_EXERCISE AIM_:
Nothing should be output except the lines from the one containing "soundboard();" through the one containing "point = shown.matrix_world", both ends included, each repeated exactly.

_DATA BLOCK_:
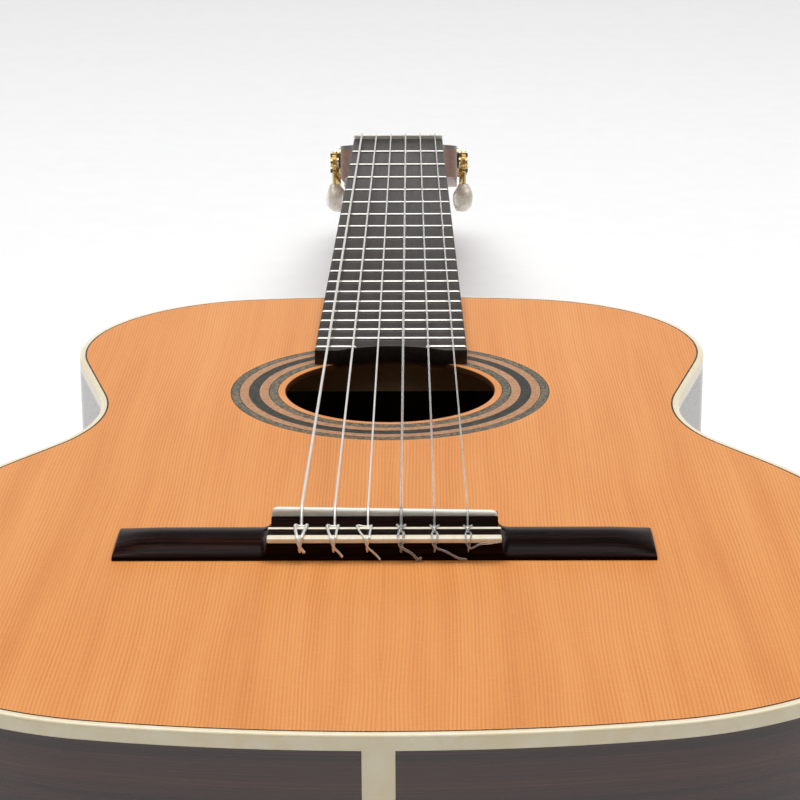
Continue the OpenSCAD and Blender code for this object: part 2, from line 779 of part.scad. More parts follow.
module cog(i) {
    s = side_of(i);
    y = post_y[post_of(i)];
    color("#c8a45a") in_head() {
        translate([s > 0 ? gear_x[0] : -gear_x[1], y, post_z]) rotate([90, 0, 90])
            linear_extrude(gear_x[1] - gear_x[0]) difference() {
                polygon(gear_edge);
                circle(r = stub_r);
            }
        difference() {
            union() {
                bar_x([s * 35.5, s * (gear_x[1] + 0.5)], y, post_z, 0.9);
                bar_x([s * gear_x[1], s * (gear_x[1] + 1.1)], y, post_z, 2.7);
            }
            translate([s * (gear_x[1] + 1.1), y, post_z]) cube([1, 0.6, 7], center = true);
        }
    }
}

module worm(i) {
    s = side_of(i);
    len = worm_turns * worm_pitch;
    color("#c8a45a") in_head() translate([s * worm_x, post_y[post_of(i)] + worm_dy, 0]) {
        translate([0, 0, shaft_z[0]]) cylinder(h = shaft_z[1] - shaft_z[0], r = shaft_r);
        translate([0, 0, post_z - len / 2]) rotate(90 - 180 * worm_turns)
            linear_extrude(height = len, twist = -360 * worm_turns, slices = 12 * worm_turns, segments = 12)
                translate([worm_offset, 0]) circle(r = worm_round, $fn = 12);
    }
}

module button(i) {
    s = side_of(i);
    mid = (button_z[0] + button_z[1]) / 2 - 0.6;
    half = mid - button_z[0];
    profile = concat(
        [[0, button_z[0]]],
        [for (a = [-80:10:50]) [button_r * cos(a), mid + half * sin(a)]],
        [[3.4, button_z[1] - 1.2], [3.0, button_z[1]], [0, button_z[1]]]
    );
    color("#efe3cc") in_head()
        translate([s * worm_x, post_y[post_of(i)] + worm_dy, 0]) rotate(button_turn[i - 1]) difference() {
            intersection() {
                rotate_extrude() polygon(profile);
                span([-button_flat / 2, button_flat / 2], [-20, 20], [-50, 0]);
            }
            translate([0, 0, shaft_z[0]]) cylinder(h = 20, r = shaft_r);
        }
}

// ---------- assembly ----------

soundboard();
rosette();
top_purfling();
top_binding();
back_binding();
back_plate(-1);  // back_plate_bass
back_plate(1);  // back_plate_treble
back_strip();
side(-1);  // side_bass
side(1);  // side_treble
linings();
neck_block();
tail_block();
end_graft();
top_braces();
bridge_patch();
back_braces();
neck();
heel_cap();
headstock();
head_veneer();
fingerboard();
frets();
nut();
bridge();
tie_block_inlays();
saddle();
tuner_plate(-1);  // tuner_plate_bass
tuner_plate(1);  // tuner_plate_treble
plate_screws();
for (i = [1:6]) {
    string(i);
    roller(i);
    cog(i);
    worm(i);
    button(i);
}
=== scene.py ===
"""A classical guitar on its back in plain soft studio light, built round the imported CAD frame.

Shapes are worked out in millimetres in the frame's own axes: X to the treble side, Y from the tail to the
head, Z up out of the soundboard. Meshes are made in metres.
"""

from math import acos, atan2, copysign, cos, degrees, pi, radians, sin, sqrt, tan

import bmesh
import bpy
from mathutils import Matrix, Vector


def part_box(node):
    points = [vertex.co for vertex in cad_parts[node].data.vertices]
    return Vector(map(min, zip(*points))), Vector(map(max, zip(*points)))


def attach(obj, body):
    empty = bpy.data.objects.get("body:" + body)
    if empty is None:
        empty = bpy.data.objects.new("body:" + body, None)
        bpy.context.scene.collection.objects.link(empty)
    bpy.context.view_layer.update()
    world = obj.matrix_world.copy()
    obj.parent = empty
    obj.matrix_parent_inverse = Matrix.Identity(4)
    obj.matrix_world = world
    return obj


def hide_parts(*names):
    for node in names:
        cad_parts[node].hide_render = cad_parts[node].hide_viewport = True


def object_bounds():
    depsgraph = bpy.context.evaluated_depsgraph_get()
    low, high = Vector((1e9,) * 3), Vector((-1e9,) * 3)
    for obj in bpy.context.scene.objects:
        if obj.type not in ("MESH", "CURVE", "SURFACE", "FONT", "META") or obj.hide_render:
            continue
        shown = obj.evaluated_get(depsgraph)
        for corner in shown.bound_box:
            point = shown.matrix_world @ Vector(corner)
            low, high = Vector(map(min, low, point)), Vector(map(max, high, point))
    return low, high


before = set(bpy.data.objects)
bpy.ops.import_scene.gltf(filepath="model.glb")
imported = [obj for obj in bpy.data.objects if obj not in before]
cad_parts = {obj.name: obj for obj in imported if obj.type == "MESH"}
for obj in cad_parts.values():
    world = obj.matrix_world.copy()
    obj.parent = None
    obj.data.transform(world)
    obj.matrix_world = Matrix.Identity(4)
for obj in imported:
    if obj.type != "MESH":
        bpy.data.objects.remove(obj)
CAD_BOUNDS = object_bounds()
MM = 0.001

# ---- places taken from the frame


def box(node):
    """Lowest and highest corner of a CAD node in millimetres."""
    low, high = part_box(node)
    return low / MM, high / MM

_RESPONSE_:
soundboard();
rosette();
top_purfling();
top_binding();
back_binding();
back_plate(-1);  // back_plate_bass
back_plate(1);  // back_plate_treble
back_strip();
side(-1);  // side_bass
side(1);  // side_treble
linings();
neck_block();
tail_block();
end_graft();
top_braces();
bridge_patch();
back_braces();
neck();
heel_cap();
headstock();
head_veneer();
fingerboard();
frets();
nut();
bridge();
tie_block_inlays();
saddle();
tuner_plate(-1);  // tuner_plate_bass
tuner_plate(1);  // tuner_plate_treble
plate_screws();
for (i = [1:6]) {
    string(i);
    roller(i);
    cog(i);
    worm(i);
    button(i);
}
=== scene.py ===
"""A classical guitar on its back in plain soft studio light, built round the imported CAD frame.

Shapes are worked out in millimetres in the frame's own axes: X to the treble side, Y from the tail to the
head, Z up out of the soundboard. Meshes are made in metres.
"""

from math import acos, atan2, copysign, cos, degrees, pi, radians, sin, sqrt, tan

import bmesh
import bpy
from mathutils import Matrix, Vector


def part_box(node):
    points = [vertex.co for vertex in cad_parts[node].data.vertices]
    return Vector(map(min, zip(*points))), Vector(map(max, zip(*points)))


def attach(obj, body):
    empty = bpy.data.objects.get("body:" + body)
    if empty is None:
        empty = bpy.data.objects.new("body:" + body, None)
        bpy.context.scene.collection.objects.link(empty)
    bpy.context.view_layer.update()
    world = obj.matrix_world.copy()
    obj.parent = empty
    obj.matrix_parent_inverse = Matrix.Identity(4)
    obj.matrix_world = world
    return obj


def hide_parts(*names):
    for node in names:
        cad_parts[node].hide_render = cad_parts[node].hide_viewport = True


def object_bounds():
    depsgraph = bpy.context.evaluated_depsgraph_get()
    low, high = Vector((1e9,) * 3), Vector((-1e9,) * 3)
    for obj in bpy.context.scene.objects:
        if obj.type not in ("MESH", "CURVE", "SURFACE", "FONT", "META") or obj.hide_render:
            continue
        shown = obj.evaluated_get(depsgraph)
        for corner in shown.bound_box:
            point = shown.matrix_world @ Vector(corner)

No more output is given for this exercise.